WHAT THE TASK REQUIRES
Copy out the data below verbatim.

AVAILABLE DATA

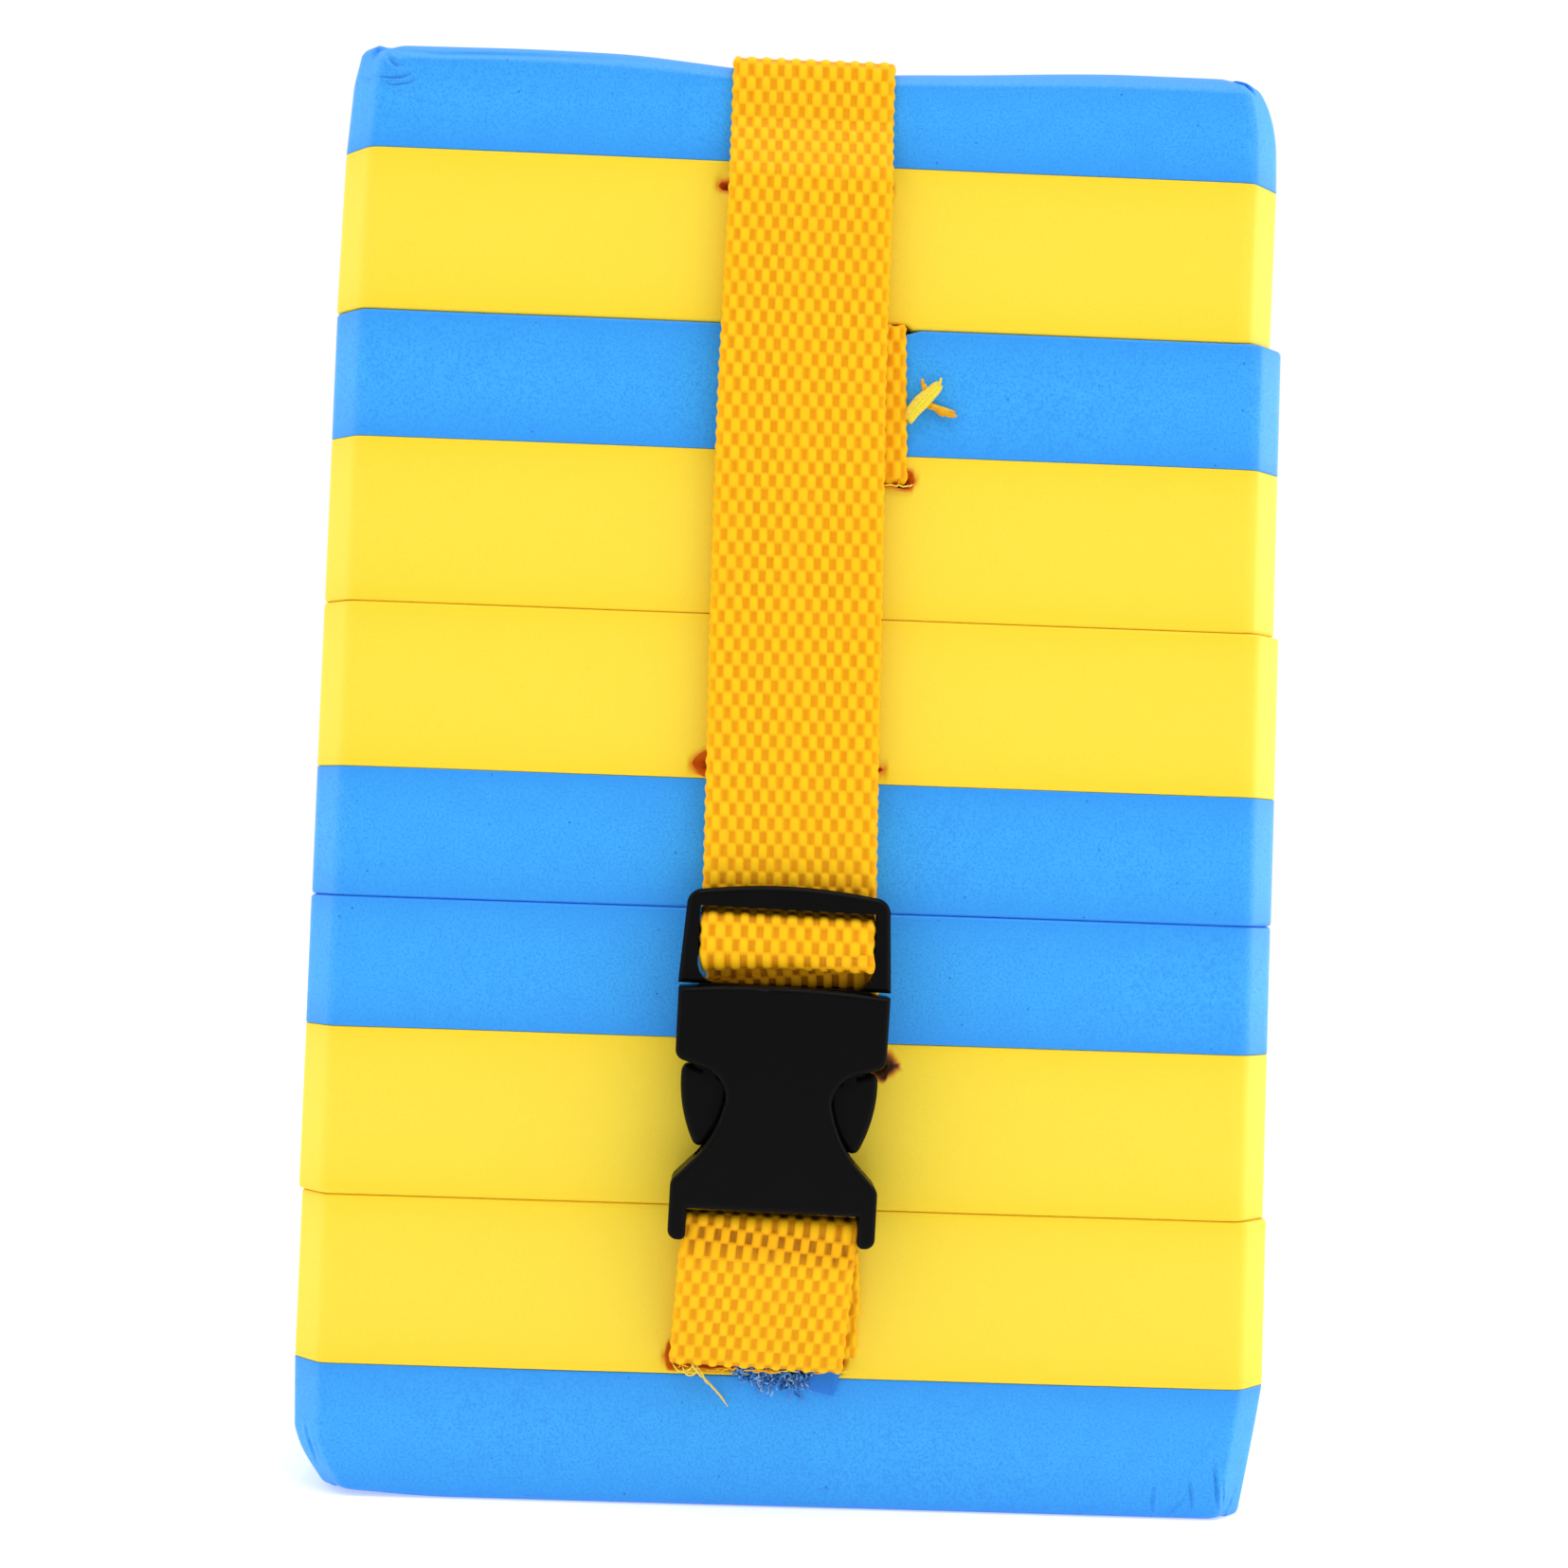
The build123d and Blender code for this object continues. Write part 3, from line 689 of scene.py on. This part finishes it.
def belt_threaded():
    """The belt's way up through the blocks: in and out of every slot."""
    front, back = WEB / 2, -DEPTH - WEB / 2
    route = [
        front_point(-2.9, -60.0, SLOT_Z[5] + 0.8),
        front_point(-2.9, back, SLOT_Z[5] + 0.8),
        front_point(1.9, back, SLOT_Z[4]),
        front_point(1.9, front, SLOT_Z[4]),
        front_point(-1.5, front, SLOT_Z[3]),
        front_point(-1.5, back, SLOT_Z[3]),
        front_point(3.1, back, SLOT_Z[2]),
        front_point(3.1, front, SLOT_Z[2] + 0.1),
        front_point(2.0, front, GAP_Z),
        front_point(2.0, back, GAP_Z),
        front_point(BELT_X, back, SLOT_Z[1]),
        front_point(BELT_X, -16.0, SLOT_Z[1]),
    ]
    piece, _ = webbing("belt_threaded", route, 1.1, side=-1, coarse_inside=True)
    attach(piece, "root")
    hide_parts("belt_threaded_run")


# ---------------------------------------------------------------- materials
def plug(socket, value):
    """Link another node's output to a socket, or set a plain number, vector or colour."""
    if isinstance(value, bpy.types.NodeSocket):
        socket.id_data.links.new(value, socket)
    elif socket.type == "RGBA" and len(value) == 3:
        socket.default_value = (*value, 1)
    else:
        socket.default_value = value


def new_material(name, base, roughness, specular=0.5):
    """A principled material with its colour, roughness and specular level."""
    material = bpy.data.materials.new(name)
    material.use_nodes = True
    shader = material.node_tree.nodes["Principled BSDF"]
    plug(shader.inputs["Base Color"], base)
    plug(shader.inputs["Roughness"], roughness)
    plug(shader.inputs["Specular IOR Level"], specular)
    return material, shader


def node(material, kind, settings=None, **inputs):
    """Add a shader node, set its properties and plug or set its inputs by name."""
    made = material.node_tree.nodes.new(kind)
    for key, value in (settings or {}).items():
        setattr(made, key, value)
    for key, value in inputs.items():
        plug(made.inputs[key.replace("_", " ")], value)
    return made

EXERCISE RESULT
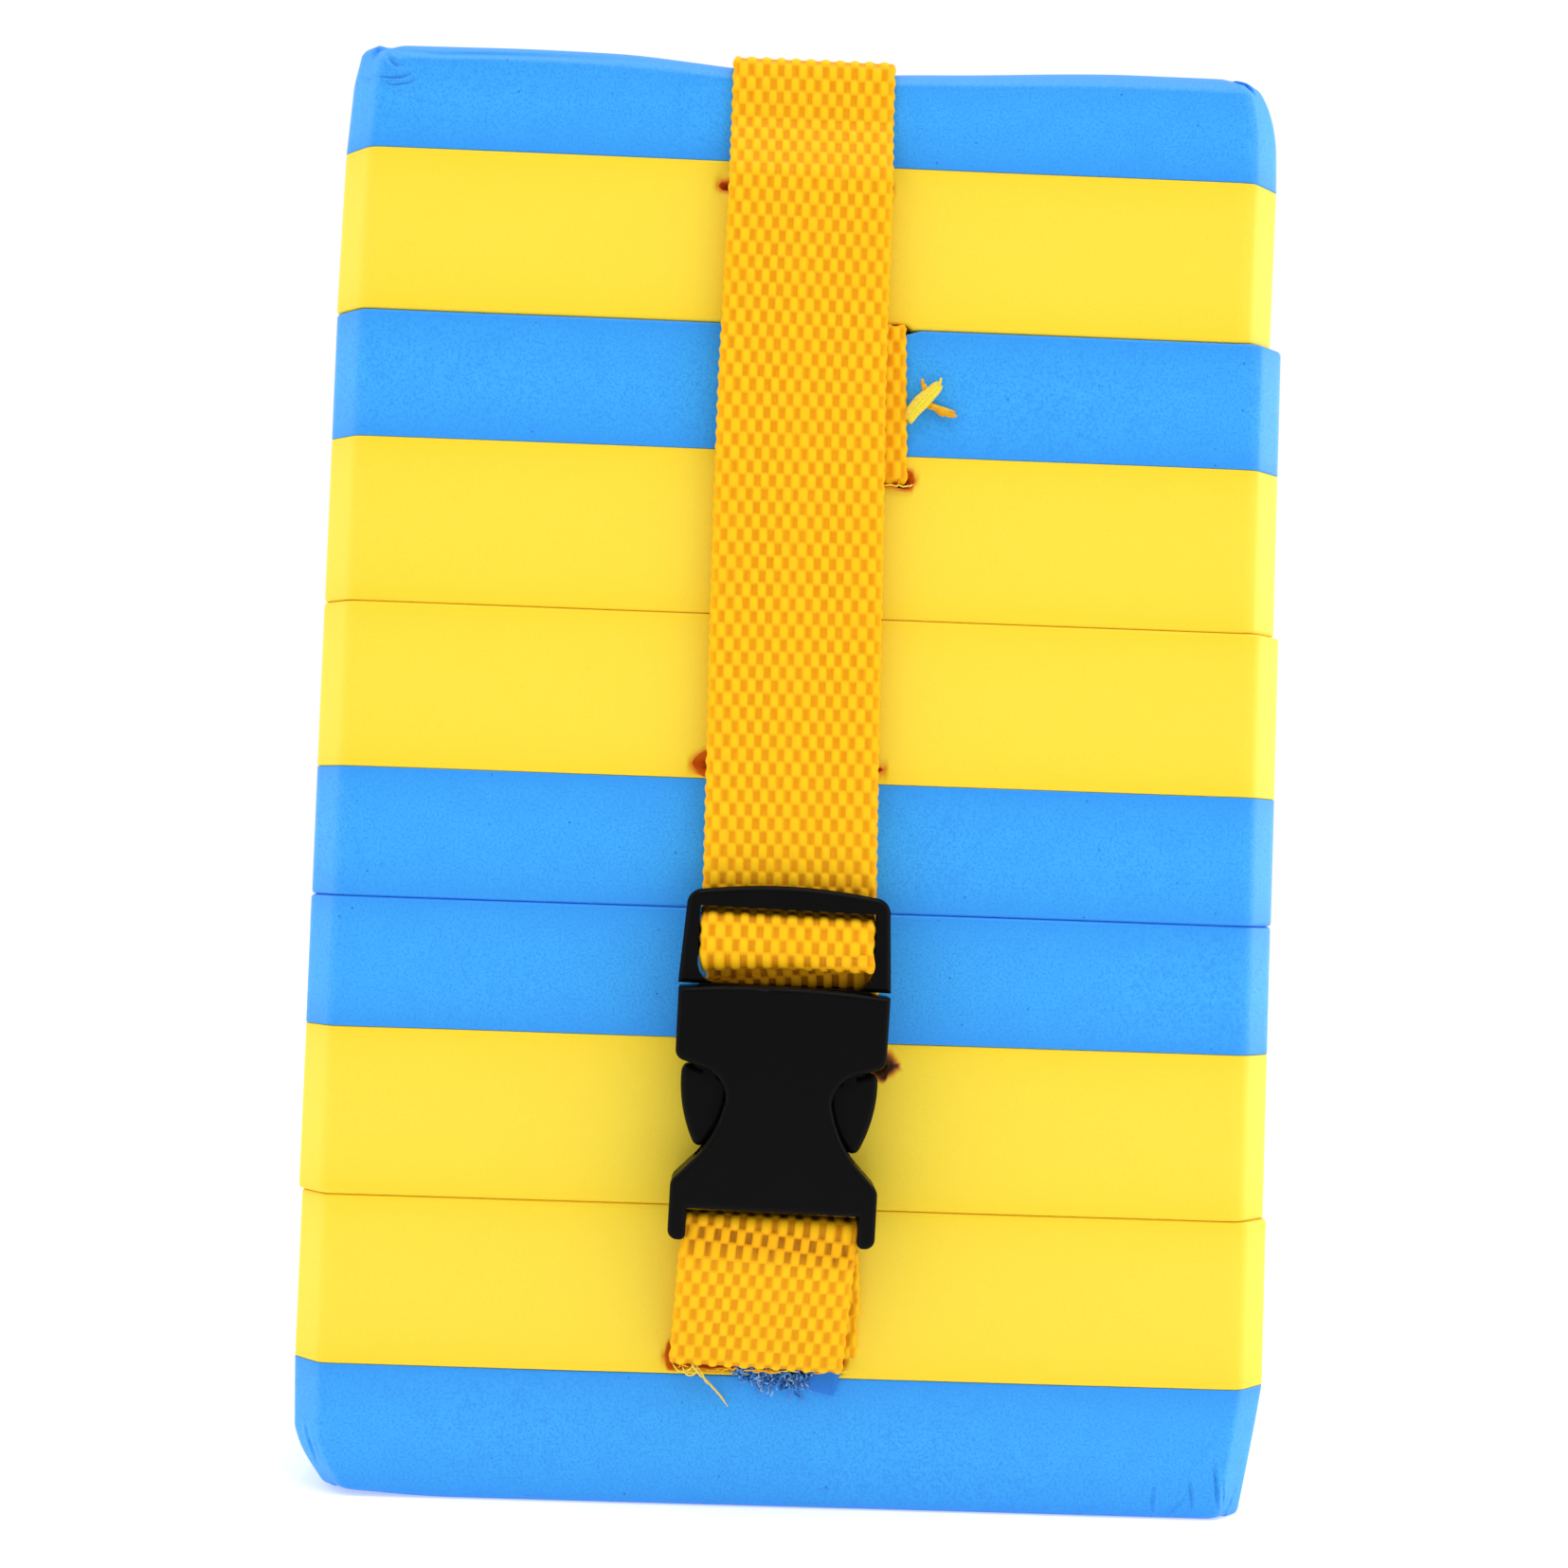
The build123d and Blender code for this object continues. Write part 3, from line 689 of scene.py on. This part finishes it.
def belt_threaded():
    """The belt's way up through the blocks: in and out of every slot."""
    front, back = WEB / 2, -DEPTH - WEB / 2
    route = [
        front_point(-2.9, -60.0, SLOT_Z[5] + 0.8),
        front_point(-2.9, back, SLOT_Z[5] + 0.8),
        front_point(1.9, back, SLOT_Z[4]),
        front_point(1.9, front, SLOT_Z[4]),
        front_point(-1.5, front, SLOT_Z[3]),
        front_point(-1.5, back, SLOT_Z[3]),
        front_point(3.1, back, SLOT_Z[2]),
        front_point(3.1, front, SLOT_Z[2] + 0.1),
        front_point(2.0, front, GAP_Z),
        front_point(2.0, back, GAP_Z),
        front_point(BELT_X, back, SLOT_Z[1]),
        front_point(BELT_X, -16.0, SLOT_Z[1]),
    ]
    piece, _ = webbing("belt_threaded", route, 1.1, side=-1, coarse_inside=True)
    attach(piece, "root")
    hide_parts("belt_threaded_run")


# ---------------------------------------------------------------- materials
def plug(socket, value):
    """Link another node's output to a socket, or set a plain number, vector or colour."""
    if isinstance(value, bpy.types.NodeSocket):
        socket.id_data.links.new(value, socket)
    elif socket.type == "RGBA" and len(value) == 3:
        socket.default_value = (*value, 1)
    else:
        socket.default_value = value


def new_material(name, base, roughness, specular=0.5):
    """A principled material with its colour, roughness and specular level."""
    material = bpy.data.materials.new(name)
    material.use_nodes = True
    shader = material.node_tree.nodes["Principled BSDF"]
    plug(shader.inputs["Base Color"], base)
    plug(shader.inputs["Roughness"], roughness)
    plug(shader.inputs["Specular IOR Level"], specular)
    return material, shader


def node(material, kind, settings=None, **inputs):
    """Add a shader node, set its properties and plug or set its inputs by name."""
    made = material.node_tree.nodes.new(kind)
    for key, value in (settings or {}).items():
        setattr(made, key, value)
    for key, value in inputs.items():
        plug(made.inputs[key.replace("_", " ")], value)
    return made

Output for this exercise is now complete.